Sometimes, there are circumstances when the original terms of the offer are changed, even as the offer is on its way to the offeree.

Mailbox Rule and Snail Mail

In the fast-moving business world, sending a contract via mail may not be the most efficient way to deliver.

In a situation where the terms of an offer change or the offer is withdrawn, communication of the change via mail can take time to arrive. The offeree may not become aware of the change until after he accepts the original offer.

To better understand this, let's analyze Henthorn v. Fraser (1892) in where a real estate transaction challenged the mailbox rule.

Henthorn received a letter from Fraser with an offer to purchase real estate. In the offer, it was stated that a response must be sent within 14 days of receipt. With all intentions to accept the offer, Henthorn signed and sent the acceptance immediately the next day, well within the 14-day deadline.

In the meantime, Fraser decided to withdraw the offer. He sent Henthorn a letter of withdrawal before acceptance was received - but after Henthorn actually placed it in the mail. In other words, Henthorn sent his acceptance letter prior to Fraser mailing the withdrawal letter.

In this case, crossing in the mail did not factor into the offer.

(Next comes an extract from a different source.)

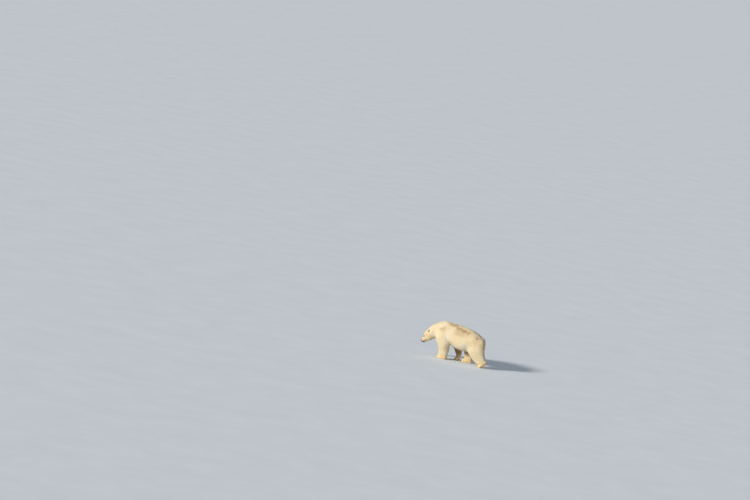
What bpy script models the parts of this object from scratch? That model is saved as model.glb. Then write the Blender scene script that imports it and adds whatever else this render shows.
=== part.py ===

The acceptance letter was mailed before the withdrawal letter. Therefore, Fraser had no choice but to uphold the terms of the contract to transfer the real estate property.

What happens when the mail never arrives? Is the offer and acceptance valid?

Mailbox Rule and the Case of the Missing Mail

Sometimes, the mail simply does not reach the intended recipient. Just how does the mailbox rule apply to mail that was never received? As we will learn in Household Fire Insurance Co. v. Grant (1878-79), receipt of mail is not a factor.

Grant sought to purchase shares in Household Fire and Carriage Accident Insurance Company. Household Fire received the request and allotted him the desired shares.

Grant was advised of the transaction through a mailing sent by Household Fire. Unfortunately, the letter never made it to Grant.